Logistic Regression Problem


#1

I’m trying to use a Logistic Regression algorithm to find a classification model, but i get stuck with an error “failure to converge after 30 iterations” i have changed the maxIter arg to an higher value, but the error only disappears with a very high value of iterations, in the small example below with a population of 1000 elements and with a very simple implicit model i need 2000 iterations! Am i doing something wrong?

Blockquote
df=DataFrame()
n=1000
df[:x]=rand(n)
df[:y]=rand(n)
df[:z]=rand(n)
df[:valid]=map((x,y)->(x2-y6)>0? true : false,df[:x],df[:y])
glm(@formula(valid ~ x+y+z), df, Binomial(), LogitLink())


#2

Since there is no noise added to the linear predictor, it predicts the outcomes perfectly and, as a consequence, the MLE doesn’t exist, i.e. the likelihood function doesn’t have an optimum but keeps growing as one or more of the model parameters diverge.
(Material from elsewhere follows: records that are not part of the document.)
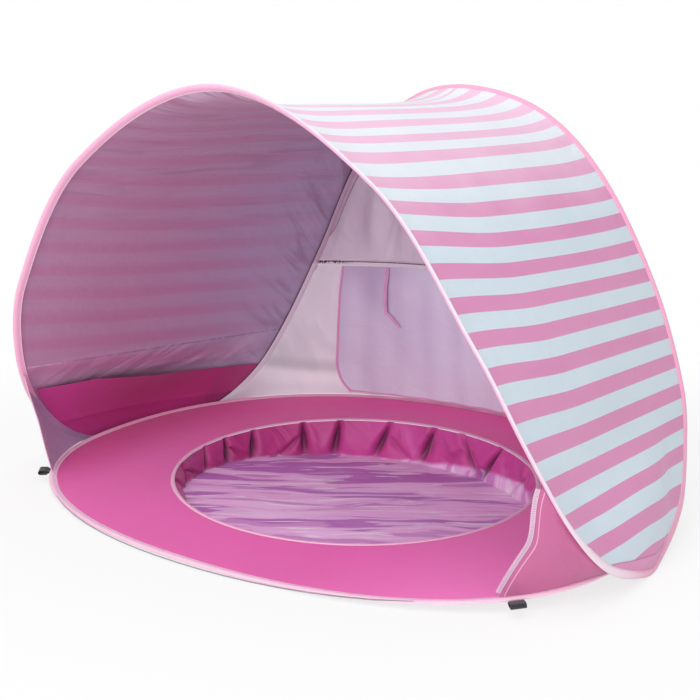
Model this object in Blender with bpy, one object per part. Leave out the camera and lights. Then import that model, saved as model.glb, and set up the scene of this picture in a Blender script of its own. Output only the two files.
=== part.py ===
"""Pop-up play tent with a paddling pool in its floor.

A spring-wire hoop in a folded binding is bent over the floor as an arched canopy. Its rounded
tips stand on the ground. A second, oval hoop holds the floor ring, and the pool's bag hangs in
an oval opening there. Gussets, a back wall with a net window and a roll-up flap close the sides.

Metres, +Z up, +X to the right seen from the front, and the front of the tent faces -Y. The
origin is on the ground under the middle of the floor.
"""
import math

import bmesh
import bpy
import numpy as np
from mathutils import Matrix, Vector
from mathutils.geometry import interpolate_bezier

# Clearances
GAP = 0.0003                # between pieces that touch
SEW_GAP = 0.0008            # between a panel's sewn edge and the binding that holds it
WIRE_END_GAP = 0.0006       # between the two ends of a hoop's wire
BINDING_END_GAP = 0.0006    # between the two ends of the floor hoop's binding
PIVOT_GAP = 0.0050          # between the canopy's bindings where the front arch folds

# The canopy hoop's right half, on the middle of its binding, from the front arch's top,
# round the tip that stands on the ground, to the rear arch's top
FRONT_TOP = (0.0, -0.305, 0.704)
FRONT_SHOULDER = (0.300, -0.311, 0.581)
FRONT_SIDE = (0.470, -0.301, 0.369)
FRONT_KNEE = (0.531, -0.269, 0.240)
FRONT_HEEL = (0.565, -0.211, 0.129)
TIP_FRONT = (0.578, -0.125, 0.050)
TIP_WIDEST = (0.574, -0.018, 0.012)
TIP_LOWEST = (0.565, 0.041, 0.007)
TIP_REAR = (0.521, 0.206, 0.048)
REAR_HEEL = (0.483, 0.291, 0.114)
REAR_KNEE = (0.446, 0.342, 0.208)
REAR_SIDE = (0.370, 0.371, 0.373)
REAR_SHOULDER = (0.252, 0.361, 0.546)
REAR_TOP = (0.0, 0.317, 0.697)

# Hoops: a spring wire, its ferrule, and the folded binding that both run in
WIRE_RADIUS = 0.0011
FERRULE_WALL = 0.0006
FERRULE_RADIUS = WIRE_RADIUS + GAP + FERRULE_WALL
FERRULE_LENGTH = 0.030
BORE_CLEARANCE = 0.0006     # round the ferrule, inside the binding
BORE_RADIUS = FERRULE_RADIUS + BORE_CLEARANCE
BINDING_WALL = 0.0009
BINDING_THICKNESS = 2 * (BORE_RADIUS + BINDING_WALL)
BINDING_WIDTH = 0.014

# Cloth
CLOTH = 0.0010
FLOOR_CLOTH = 0.0012

# How the canopy's cloth lies between the two arches
CANOPY_SAG = 0.030          # how far the ridge hangs between the arches' tops
SAG_POWER = 3.5             # above 2, the cloth drops mostly beside the arches
SAG_STARTS = 0.45           # share of the way up where the cloth begins to sag
LOOK_IN = 0.12              # how much further up the hoop the binding's flat side is aimed
FLAT_TOP = 0.004            # length on each side of the middle that runs straight across
LOWEST_SHARE = 0.05         # share of the way up where the cloth's lowest row lies
PUSH_TOP = 0.200            # height where the floor hoop no longer holds the cloth out
PUSH_AT_GROUND = 0.3        # share of that push at the ground
PUSH_EASE = 0.12            # share of the cloth's depth over which it grows from an arch
MOST_INTO_CLOTH = 0.3       # keeps a second panel off the binding's edge, where the first is sewn

# The floor ring: an oval whose front half is shallower than its rear half
TIP_CLEARANCE = 0.013       # from the tip's widest point to the floor hoop's, inwards
FLOOR_HALF_WIDTH = TIP_WIDEST[0] - TIP_CLEARANCE
FLOOR_FRONT_REACH = 0.348
FLOOR_REAR_REACH = 0.448
FLOOR_WIDEST_Y = -0.050
FLOOR_SQUARENESS = 2.15     # 2 is an ellipse
FLOOR_FRONT_HEIGHT = BINDING_THICKNESS / 2 + GAP
FLOOR_REAR_HEIGHT = 0.088   # middle of the binding over the ground

# Pool
POOL_HALF_WIDTH = 0.338
POOL_HALF_DEPTH = 0.2686
POOL_CENTRE_Y = 0.013
POOL_EDGE_WIDTH = 0.007
POOL_EDGE_THICKNESS = 0.0032
POOL_WALL_DRAW_IN = 0.016   # how far the wall's foot lies inside the opening
POOL_PLEATS = 26
POOL_PLEAT_DEPTH = 0.005
PLEAT_START = 0.15          # the pleat's depth follows half a wave down the wall: where it is
PLEAT_RUN = 0.60            # in that half wave at the top, and how far it gets at the foot
POOL_FLOOR_THICKNESS = 0.0015
POOL_FLOOR_MARGIN = 0.004   # how far the floor reaches past the wall's folds

# Gussets
GUSSET_TOP_HEIGHT = 0.198
GUSSET_FRONT_Y = -0.252     # where the front edge meets the floor hoop
GUSSET_END_Y = -0.075       # the gusset's rear end
WALL_START_Y = 0.200        # the back wall's front end
GUSSET_TAPE_WIDTH = 0.009
GUSSET_TAPE_THICKNESS = 0.0016
TAPE_BELOW_ARCH = 0.006     # from the gusset's top corner to the tape's end
TAPE_ABOVE_FLOOR = 0.012

# The front arch folds back just above the gussets' top corners
PIVOT_ABOVE_GUSSET = 0.014
PIVOT_HEIGHT = GUSSET_TOP_HEIGHT + PIVOT_ABOVE_GUSSET

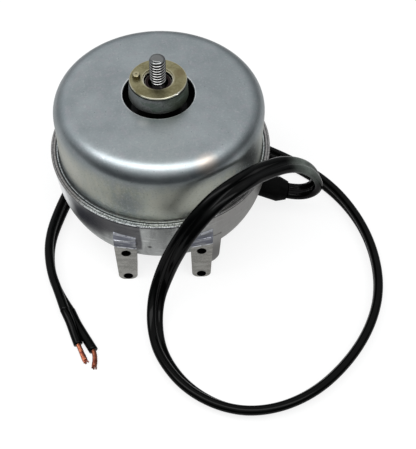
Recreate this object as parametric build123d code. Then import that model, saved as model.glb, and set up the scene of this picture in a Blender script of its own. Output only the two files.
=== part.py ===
from build123d import *
from math import atan2, cos, degrees, pi, radians, sin, sqrt, tan
import os

# Shaded-pole condenser fan motor, the small unit-bearing kind, standing on its cast feet
# with its shaft up. Millimetres. The origin is on the shaft's axis at the floor, +Z runs up
# the shaft, and the milled mounting feet that face the viewer look along -Y.

# Drawn steel cover
cover_diameter = 84.0
cover_height = 27.6
cover_sheet = 1.2
cover_corner_radius = 7.8
cover_hole_diameter = 28.2
cover_hole_edge_radius = 0.4
cover_flange_width = 1.2
cover_heel_radius = 0.5

# Die-cast base: rolled lip, drafted wall, belly and flat bottom
seam_height = 38.9
bowl_bottom_height = 5.8
lip_gap = 0.15
lip_width = 2.05
lip_drop = 0.5
lip_edge_bevel = 0.2
lip_overhang = 0.2
undercut_depth = 0.7
undercut_height = 0.5
undercut_bevel = 0.15
wall_draft = 4.8
belly_start_drop = 10.9
belly_radius = 40.0
belly_end_lean = 24.0
casting_wall = 2.6
cavity_corner_radius = 11.5
cavity_draft = 0.3

# Mounting feet, each milled flat on its outer face and drilled for two screws
foot_spacing = 30.6
foot_top_width = 9.1
foot_bottom_width = 7.6
foot_thickness = 6.0
foot_corner_radius = 3.0
flat_top_height = 23.1
foot_hole_radius = 1.9
foot_hole_depth = 4.4
lower_hole_height = 2.3
foot_hole_pitch = 15.9

# Boss above each foot's milled flat, with a sloping top
boss_face_height = 3.8
boss_height = 7.0
boss_reach = 1.05
boss_turn = 10.0
boss_edge_radius = 0.45

# Corner pad beside the front right foot, and its twin at the back
pad_middle_angle = -62.3
pad_width = 7.4
pad_bottom_height = 4.6
pad_top_height = 24.0
pad_corner_radius = 3.4

# Stator
stack_drop = 8.9
stack_thickness = 16.0
stack_clearance = 0.1
yoke_width = 6.7
winding_space = 8.6
pole_width = 13.0
pole_shoe_depth = 3.0
pole_shoe_half_angle = 36.0
air_gap = 0.4
pole_count = 4
ledge_width = 10.0
coil_height = 23.0
coil_width = 21.0
coil_corner_radius = 5.0
bobbin_wall = 1.2
bobbin_flange = 0.9
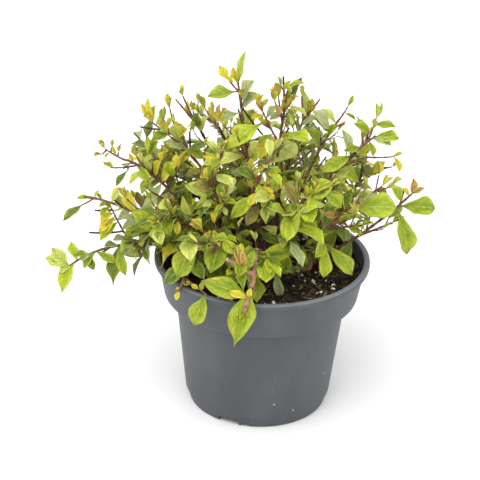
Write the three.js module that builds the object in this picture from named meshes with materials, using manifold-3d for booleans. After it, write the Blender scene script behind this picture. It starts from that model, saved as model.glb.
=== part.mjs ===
// A young Chinese plumbago, a low many-stemmed shrub, in a round nursery pot filled with potting soil.
//
// Millimetres, +Z up, the origin in the middle of the flat pad under the pot, the front towards -Y.
// The shrub has no single trunk. Upright shoots rise from a short woody rootstock, and low ones from the
// soil round it. Each shoot is one arching line from its foot to its tip: the lower part is a bare tapering
// stem, and the upper part carries a mass of twigs and leaves that keeps to the space nearest its own line.

import * as THREE from "three";
import { mergeVertices } from "three/addons/utils/BufferGeometryUtils.js";
import Module from "manifold-3d";

const wasm = await Module();
wasm.setup();

// Pot and soil
const POT_HEIGHT = 140;
const RIM_RADIUS = 95;
const LIP_HEIGHT = 5;
const LIP_OVERHANG = 3.6;
const LIP_ROUNDING = 1.2;
const COLLAR_BOTTOM_Z = 103;
const COLLAR_BOTTOM_RADIUS = 85.4;
const COLLAR_ROUNDING = 4;
const BODY_TOP_RADIUS = 75.6;
const STEP_Z = 10;
const STEP_RADIUS = 65.4;
const STEP_DEPTH = 1.4;
const FOOT_RADIUS = 61.8;
const STEP_LEDGE = 0.8;
const WALL = 1.6;
const SHELF_RISE = 1;
const FOOT_RING_WIDTH = 1.4 * WALL;
const ARC_MIDPOINT = 0.3;
const FLOOR_UNDERSIDE_Z = 5.5;
const FLOOR_THICKNESS = 2.5;
const PAD_RADIUS = 16;
const PAD_TAPER = 2;
const ROUND_SEGMENTS = 36;
const NOTCH_COUNT = 3;
const NOTCH_FIRST_DEG = -113;
const NOTCH_WIDTH = 19;
const NOTCH_HEIGHT = 4.8;
const NOTCH_DEPTH = 14;
const NOTCH_SPACING = 4;
const DIMPLE_WIDTH = 8;
const DIMPLE_HEIGHT = 1.8;
const DRAIN_WIDTH = 14;
const DRAIN_DEPTH = 6;
const SOIL_TOP_Z = 130;
const SOIL_CLEARANCE = 0.6;
const SOIL_FLAT_RADIUS = 48;
const SOIL_ROUGH_RADIUS = 62;
const SOIL_LUMP = 1.3;
const SOIL_LUMP_LENGTH = 33;
const SOIL_LUMP_WIDTH = 27;
const SOIL_SETTLED = 0.6;
const SOIL_RINGS = 2;

// Rootstock and stems
const GAP = 0.3;
const JOIN_GAP = 0.38;
const STOCK_HEIGHT = 11;
const STOCK_FOOT_RADIUS = 15;
const STOCK_TOP_RADIUS = 12.6;
const STOCK_RING_RADIUS = 9.4;
const STOCK_CORE_RADIUS = 3.4;
const STOCK_PINCH = 0.16;
const STOCK_SIDES = 12;
const STOCK_STEPS = 3;
const CORE_REACH = 30;
const UPRIGHT_RISE = 105;
const SOIL_RING_RADIUS = 20;
const SOIL_RING_SHARE = 0.13;
const LOW_BEND = 0.22;
const HIGH_BEND = 0.68;
const LOW_LIFT = 0.75;
const HIGH_LIFT = 1.2;
const STEM_FOOT_RADIUS = 1.9;
const STEM_FORK_RADIUS = 1.5;
const STEM_TIP_RADIUS = 0.9;
const FLARE = 1.25;
const LEAFLESS_SHARE = 0.3;
const STEM_SIDES = 5;
const STEM_STEPS = 4;
const UPPER_STEM_SIDES = 4;
const UPPER_STEM_STEPS = 6;

// Each shoot: the direction that it leans to, how far its tip is from the pot's axis, how high the tip is
// above the soil, and how far the arch stands above a straight line.
const SHOOTS = [
  { name: "left_low", toward: 182, reach: 170, rise: -6, arch: 28 },
  { name: "left_lower", toward: 198, reach: 112, rise: 28, arch: 38 },
  { name: "left_mid", toward: 188, reach: 156, rise: 70, arch: 14 },
  { name: "left_upper", toward: 178, reach: 122, rise: 94, arch: 22 },
  { name: "left_crest", toward: 171, reach: 90, rise: 122, arch: 16 },
  { name: "left_top", toward: 150, reach: 78, rise: 124, arch: 14 },
  { name: "back_left_top", toward: 125, reach: 84, rise: 108, arch: 20 },
  { name: "top_tall", toward: 165, reach: 27, rise: 168, arch: 4 },
  { name: "top_mid", toward: 60, reach: 29, rise: 140, arch: 6 },
  { name: "back_top", toward: 66, reach: 84, rise: 112, arch: 18 },
  { name: "right_crest", toward: 34, reach: 76, rise: 124, arch: 14 },
  { name: "right_upper", toward: 10, reach: 95, rise: 120, arch: 14 },
  { name: "right_mid", toward: 21, reach: 112, rise: 80, arch: 18 },
  { name: "right_low", toward: 355, reach: 126, rise: 79, arch: -8 },
  { name: "right_front", toward: 332, reach: 90, rise: 84, arch: 12 },
  { name: "front_right", toward: 302, reach: 64, rise: 93, arch: 12 },
  { name: "front_mid", toward: 262, reach: 52, rise: 108, arch: 12 },
  { name: "front_low", toward: 266, reach: 104, rise: 12, arch: 56 },
  { name: "front_left", toward: 243, reach: 90, rise: 50, arch: 34 },
  { name: "front_left_low", toward: 226, reach: 100, rise: 4, arch: 54 },
  { name: "left_front", toward: 211, reach: 104, rise: 66, arch: 24 },
  { name: "left_inner", toward: 222, reach: 64, rise: 98, arch: 16 },
  { name: "back_left", toward: 142, reach: 134, rise: 58, arch: 32 },
  { name: "back_mid", toward: 108, reach: 124, rise: 68, arch: 28 },
  { name: "back_right", toward: 76, reach: 122, rise: 60, arch: 30 },
  { name: "right_back", toward: 46, reach: 126, rise: 60, arch: 30 },
];

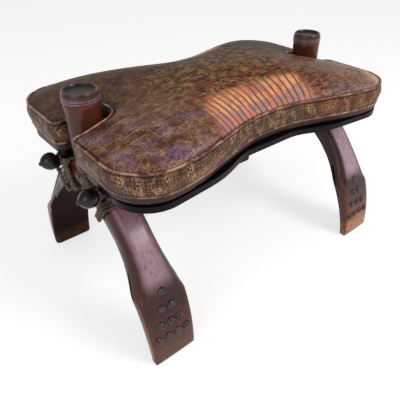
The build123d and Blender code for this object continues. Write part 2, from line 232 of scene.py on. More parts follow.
class WoodSettings(bpy.types.PropertyGroup):
    """Sizes and colours of the arches, posts and rails."""

    stop_chamfer: bpy.props.FloatProperty(
        name="Stop chamfer", description="Width of the chamfer on a leg above its foot",
        default=0.0085, min=0.001, max=0.015, unit="LENGTH")
    wood_colour: bpy.props.FloatVectorProperty(
        name="Wood", description="Red brown of the stained hardwood",
        subtype="COLOR", size=3, min=0, max=1, default=linear(104, 50, 34))
    # Painted sheen: a grey violet reflection painted as colour on the broad faces of the legs and
    # on the crests of the posts
    painted_wax_sheen_colour: bpy.props.FloatVectorProperty(
        name="Wax bloom", description="Grey violet bloom of old wax on the broad faces",
        subtype="COLOR", size=3, min=0, max=1, default=linear(182, 152, 166))
    bare_colour: bpy.props.FloatVectorProperty(
        name="Bare wood", description="Pale wood where the stain has worn off",
        subtype="COLOR", size=3, min=0, max=1, default=linear(196, 148, 92))


class CordSettings(bpy.types.PropertyGroup):
    """Sizes and colours of the lashings."""

    cord_diameter: bpy.props.FloatProperty(
        name="Cord diameter", description="Diameter of the twisted cord",
        default=0.0052, min=0.003, max=0.008, unit="LENGTH")
    twist_length: bpy.props.FloatProperty(
        name="Twist length", description="Length of cord in one full twist",
        default=0.014, min=0.005, max=0.04, unit="LENGTH")
    cord_colour: bpy.props.FloatVectorProperty(
        name="Cord", description="Tan grey of the cord",
        subtype="COLOR", size=3, min=0, max=1, default=linear(146, 126, 108))


class StageSettings(bpy.types.PropertyGroup):
    """Floor and lights."""

    floor_colour: bpy.props.FloatVectorProperty(
        name="Floor", description="Colour of the floor and background",
        subtype="COLOR", size=3, min=0, max=1, default=(0.8, 0.8, 0.8))
    key_power: bpy.props.FloatProperty(
        name="Key light", description="Power of the main soft light",
        default=22.0, min=0, unit="POWER")
    fill_power: bpy.props.FloatProperty(
        name="Fill light", description="Power of the soft light from the other side",
        default=9.0, min=0, unit="POWER")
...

See e.g. https://stats.idre.ucla.edu/other/mult-pkg/faq/general/faqwhat-is-complete-or-quasi-complete-separation-in-logisticprobit-regression-and-how-do-we-deal-with-them/. In ML, people usually add some regularization to ensure that an optimum exists but GLM doesn’t add regularization.


#3

Thks, that was a perfect answer!


#4

Is it planned functionality to add some simple normalization to GLM? If, as I’m assuming, the fitting of a GLM is essentially Newton-Raphson algorithm, it should be easy to add some optional L2 cost parameter. It could be a big plus for usability, otherwise it can be confusing for a new user that, as soon as your problem is a bit ill-defined/unstable, you need to switch to I guess GLMnet or Lasso which is a different package with different syntax etc.